Voccola was not the first woman that Republicans invited to serve as sacrificial lamb by running her against popular Attorney General James O'Neil in 1988. She lost that race as expected, but a year later, DiPrete made her a judge on Family Court.
By then an ethics complaint had been lodged against the governor for steering state contracts to campaign contributors. Nearly a decade passed before DiPrete made a plea deal to protect his son from prosecution and went to prison himself for bribery, extortion and racketeering in 1998. The whole truth has never emerged, and DiPrete's friends on Family Court escaped unscathed.
Jeremiah skated away from his own brush with the Ethics Commission. He and Voccola sat on the Governor's Juvenile Justice Commission, where she made, and he seconded, a 1997 motion that awarded $56,000 in federal money to a police organization that sublet space from attorney Holt in Jeremiah's Cranston office building and paid some of that rent directly to Jeremiah.
"Holy mackerel!" Jeremiah exclaimed to the press when his conflict of interest became public. "I never even thought of that."
By the time a grievance against him reached the Commission on Judicial Tenure and Discipline in 1998, Voccola had been named to that body, and the Commission found no basis for the complaint.
In 1999, the Ethics Commission also exonerated Jeremiah, rejecting the recommendation of its own staff, who had urged a full-blown ethics trial and provided 64 pages of findings and exhibits.
Rhode Island has a tradition of powerful families with modest headquarters, like the godfather, himself--Raymond Patriarca's mob headquarters at Coin-O-Matic, 168 Atwells Avenue, Providence. Jeremiah's unpretentious office building at 995 Park Avenue gave no clue to the power he wielded. His tenants, like Holt and attorney Patricia Murray-Rapoza, seemed to gain preferential treatment and prominence at Family Court, where lawyers jockey for rich litigants in custody cases that can provide oodles of billable hours until children turn 18.
Consider the Textron Case, where a wealthy vice president, accused of being a "sexual predator," reached a settlement with help from his attorney, William Holt. Patricia Murray-Rapoza had followed Holt as property manager for Jeremiah and bought the building from him on May 2, 2001. This might have relieved Jeremiah of embarrassing conflicts if he had not agreed to take back the mortgage. The Chief and Murray-Rapoza joked in court about the regularity of her payments to him.
On May 18, 2001, Judge Voccola appointed Murray-Rapoza to be guardian ad litem for two young sisters. One girl turned out to be daughter of the Textron vice president, and Holt launched a custody case against the girl's mother in Family Court and a law suit in Superior Court demanding that she return a diamond ring her boss had given her.
Holt described the woman as a "gold-digger" without appreciating the irony of how that word may fit him as well and other lawyers on the case.

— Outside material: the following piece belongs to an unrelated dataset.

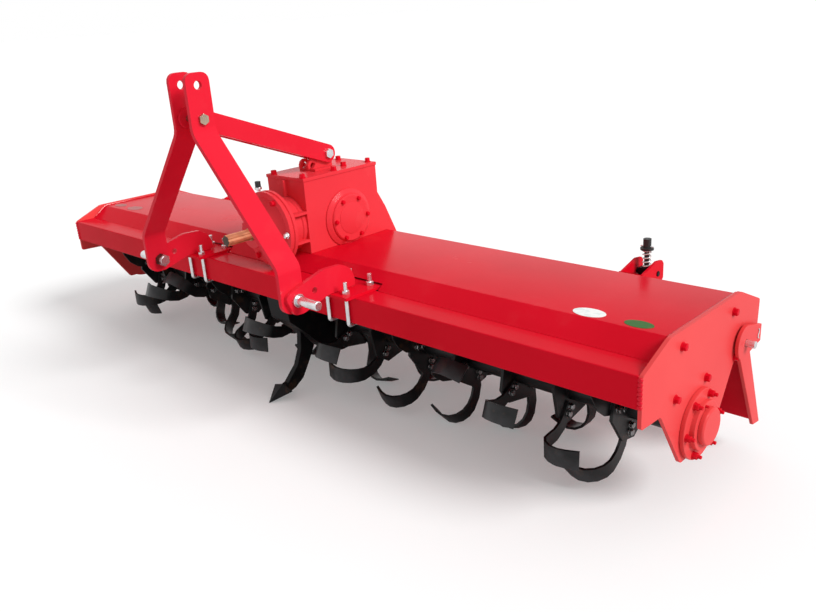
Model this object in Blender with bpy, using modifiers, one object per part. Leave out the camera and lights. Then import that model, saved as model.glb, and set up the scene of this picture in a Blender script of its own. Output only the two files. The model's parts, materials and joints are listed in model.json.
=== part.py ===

At one point, two divorce lawyers became so jealous of the money doled out to Murray-Rapoza that they crafted a document identical to hers and got Judge Gilbert Rocha to sign it, giving each one $5,000 of marital assets and creating three guardians ad litem for two children.
When Chief Judge Jeremiah assigned the case to Judge Rocha, he must have known the judge's daughter, Patricia Rocha, was Textron's attorney, who had worked with Holt on the settlement for his client to leave the company in 2001 by claiming the man was legally blind and therefore entitled to enormous payouts from disability insurance.
And when the insurance company's lawyers arrived in Rhode Island, seeking a transcript relevant to the man's two-million-dollar disability claim, Judge Rocha sent them home without it. They returned a month later with a formal motion to get the public record.
While both Holt and Murray-Rapoza contended the man was legally blind, neither Social Security nor the insurance company agreed. Indeed, the evidence of deceit led U.S. District Court Judge Mary Lisi to deny his bid for U.S. citizenship in 2006 on grounds that he "has not established the statutory prerequisite that he 'has been and still is a person of good moral character'" ("Memorandum and Decision," CA 05-398ML, p. 9).
Since that time, the man has secured U.S. citizenship and will return to Family Court next month. I described this case more fully in August 2010. (In the index below, click on 3. A, B, C, D, E.)
It is time for the General Assembly to examine the exorbitant waste of public funds and the damages done by the cabals of Rhode Island Family Court.